The urgency of the moment was very powerful: several other men were also in the creek, making repeated dives, clawing along the mud for the boy's body. After several dives Fisher surfaced and shouted to the watchers: 'I've got it.' He had a grip on Lester’s body and struck out for the nearer shore opposite the pier, followed by two men in a motorboat. He stood up in waist-deep water near the bank, then staggered, cried out, and dropped into a crouch; both hands clamped around his right leg. He was pulled into a boat. A stretcher was improvised from planks and he was carried to the Matawan railroad station. He was placed aboard the 5:06 train. At 7:45 he was being wheeled into the operating theatre of the Monmouth Memorial Hospital, he died. The townspeople - frightened and angered by the monster - collected dynamite and set underwater charges near the pier.

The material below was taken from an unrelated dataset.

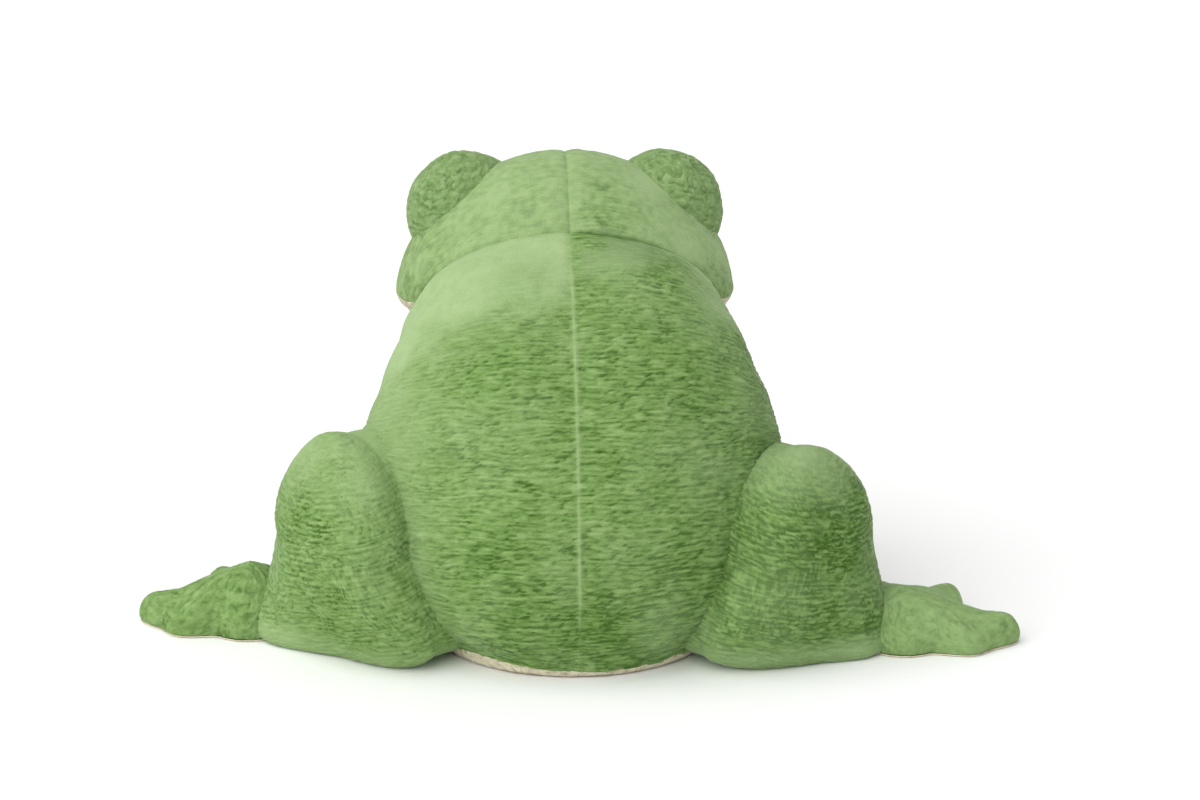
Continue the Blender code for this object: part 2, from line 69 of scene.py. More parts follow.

Just as the charges were ready for blasting, a motorboat roared upstream to the pier with another shark victim. Joseph Dunn, a 14-year-old from upper Manhattan, had been swimming with several other boys off a dock 867 yards downstream from the Wyckoff pier when someone ran up with a warning. 'There's been two shark attacks upstream --- get out of the water!' The boys struck out quickly for the dock. Joseph, the last out, was on the ladder when the shark seized his right leg. 'I felt my leg going down the shark's throat - I thought it would swallow me,' he said. Seriously injured, he was rushed to St. Peter's Hospital in New Brunswick.

Matawan Creek boiled and spurted geysers as if a primal force had been let loose. Before the sun set the town was also out of ammunition: hundreds of men lined the creek banks armed with handguns, rifles and shot-guns. A small army of newspaper reporters and photographers descended on the creek, while newsreel cameramen filmed the vengeful fury. With the incoming tide, sightings abounded; with the outgoing tide, escaping sharks abounded. A chicken wire net was strung across the creek just above Wyckoff Dock, and a strong fishnet across the bridge where Captain Cottrell sighted the black shadow.

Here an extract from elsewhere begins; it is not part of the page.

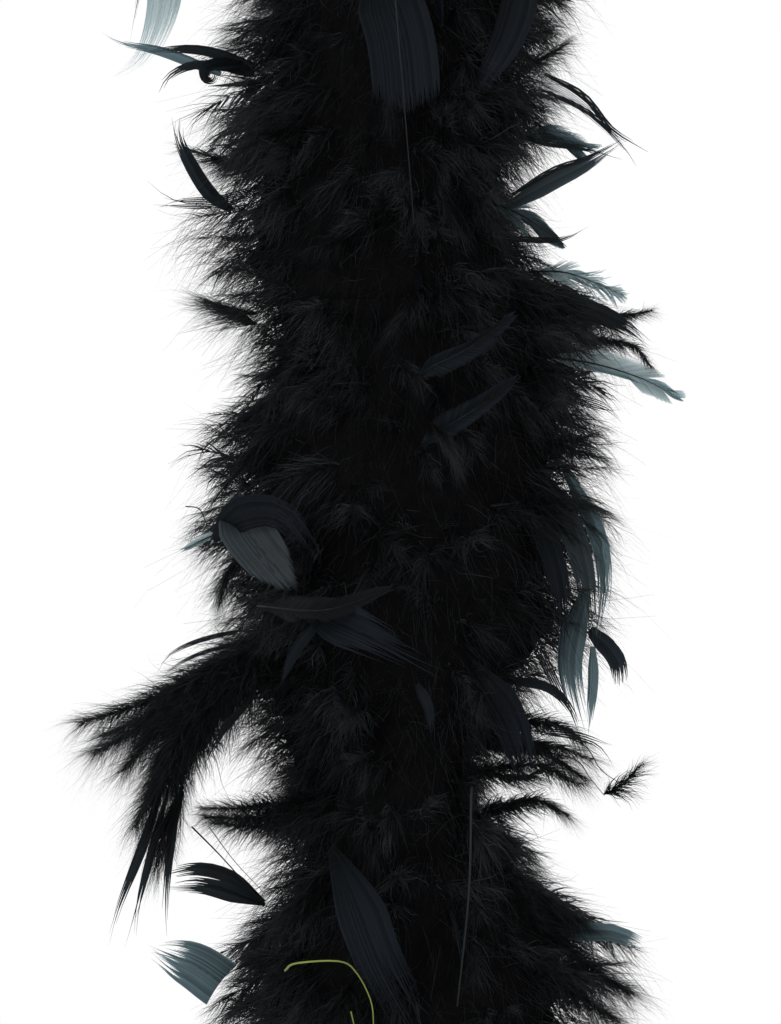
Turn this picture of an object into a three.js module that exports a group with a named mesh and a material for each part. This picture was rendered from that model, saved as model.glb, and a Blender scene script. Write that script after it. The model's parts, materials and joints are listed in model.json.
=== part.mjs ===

On July 14 funeral services for Lester Stilwell, whose body had not been recovered, and Stanley Fisher were conducted in Matawan. The same day, a Manhattan taxidermist, who had caught a 5 foot shark off New Jersey, exhibited two bones found in its stomach - one of them identified by physicians as a boy's shinbone.

Joseph Dunn survived. Fifty-nine days after the attack he left St. Peter's Hospital. His leg would always bear the purple scars, but he was able to walk away.